It was a slope he knew to avoid, but one his adventurous spirit wouldn’t let him.
“What I love about snow skiing is you’re in complete control of your destiny,” said 74-year-old Marcus Everett. “I got hooked on the speed.”
He was halfway down the mountain in Breckinridge, Colorado, in 2008, a location he’d frequented with cousins since the early 1990s, but an unexpected snowstorm had caused limited visibility on the slopes. Suddenly, a yellow ribbon appeared in front him, warning Everett of the point of no return.
“I turned quickly, hit an ice patch, did two 360s in the air and came down on the side of my right ski boot,” said Everett.
Everett, of Hot Springs Village, passed off his injury as a minor one, a sprain. In reality, he smashed leg bones into his ankle and damaged the joint.

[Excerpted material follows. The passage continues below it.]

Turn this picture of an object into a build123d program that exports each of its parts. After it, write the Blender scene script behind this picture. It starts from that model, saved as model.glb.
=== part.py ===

The space between his two leg bones — the tibia and fibula — and his ankle was gone. It created a bone-on-bone rubbing in his lower right leg.
Yet, he marched on, continuing his normal activities. Everett had cultivated an innate connection with running, biking, swimming and skiing. The activities helped the former college basketball player, then in his late 40s and early 50s, return to a healthier, fitter version of himself.

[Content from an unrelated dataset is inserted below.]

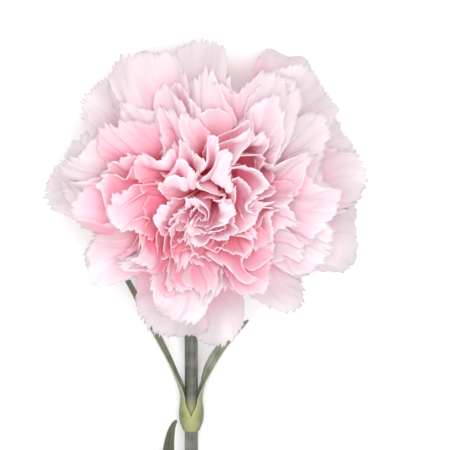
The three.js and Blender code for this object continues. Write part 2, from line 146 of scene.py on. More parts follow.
# Waves through all the petals at once. Ripples of the opening: height in radians, waves round
# the face, waves per radian of opening, phase; the last is finer than the solids'. Then sideways
# and upright waves: direction, length, height, phase.
RIPPLES = [(0.07, 8, 5, 0.4), (0.045, 13, -6, 2), (0.02, 29, 4, 1)]
SIDE_WAVES = [
    (10, 17, 1.6, 0.4),
    (72, 15, 1.4, 2.1),
    (131, 18, 1.6, 4),
    (48, 10.5, 0.8, 1),
    (160, 11.5, 0.8, 3),
]
UPRIGHT_WAVES = [(35, 19, 1.3, 0.9), (95, 16, 1, 2.6), (155, 21, 1.2, 5)]

# ---- Finer than the solids

# Narrower petals that fill the gaps between the rings: the same measures.
FILLERS = [
    (8, 31.5, 74, 11, 3, 1.2),
    (8, 30.5, 58, 10, 20, 1.1),
    (7, 30, 43, 9, 20, 1),
    (4, 29, 29, 8, 30, 0.9),
    (2, 29, 16, 9, 10, 0.8),
]
PETAL_THICKNESS = (0.4, 0.15)  # at the claw and at the rim
PETAL_GRID = (96, 27)  # columns across a petal and rows along it
FILLER_GRID = (64, 28)
ROW_SPACING = 0.85  # below 1 the rows crowd towards the rim
RIB_HEIGHT = 0.04
RUFFLE_HEIGHT = 0.45
TABLE_GAP = 0.03  # under a rim that rests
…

As he got older, when most are slowing down, Everett was just getting started. He completed a couple marathons and triathlons, along with countless 5ks and 10ks.
In 2013, five years after his initial injury, the arthritic pain in his right foot began to nag him more than ever. His physician referred him “to the best,” as Everett recalls it, Ruth Thomas, M.D., UAMS foot and ankle surgeon and professor in the UAMS College of Medicine’s Department of Orthopaedic Surgery.
It surprised Thomas to learn of Everett’s exploits after looking at his ankle.
“She told me when I was done jogging, running marathons and snow skiing, to call her,” said Everett.
Over the next year, a series of epiphanies let him know it was time.
Everett ran his last 5k in 2013 in Hot Springs, the pain was more than he’d ever experienced. The next year, on another slope in Breckinridge, he had trouble controlling his skis and wrecked.
“I knew it was over,” said Everett. “I got up, put my skis on my shoulder and started walking.”
Befuddled, his cousin asked where he was going; Everett was matter-of-fact.
“I’m going to walk to the bottom of the mountain, catch the bus back to the condo and call Dr. Thomas and tell her I’ve just retired from snow skiing and to put me on the calendar,” Everett recalled.
In September of that year, Thomas performed a total ankle replacement on Everett.
“Mr. Everett was a great candidate for a replacement because he was active, motivated and had good motion in his ankle prior to the procedure,” said Thomas. “The total replacement allows him to keep his motion and return to normal activities without pain.”
Three years removed from the procedure, Everett has no signs of trouble or pain. He’s forbidden from running, playing basketball or any other activities of the like that put significant strain on the ankle, but he’s free to walk, ride a bike and even ski, said Thomas.
Everett has found fulfillment for his need to be active in kayaking, lifting weights and bike riding, and he’s thrilled with the results of his procedure under Thomas’s direction.
“I’ve had very little pain and virtually no problems,” said Everett. “I’m extremely happy with the results.”
However, Everett says he won’t be schussing down any Colorado slopes anytime soon at the behest of his wife, Bunny.
“Dr. Thomas told me as long as I glide down the mountain, I’d have no problem,” Everett said, smiling while pointing to Bunny. “She knows I’m not going to glide.”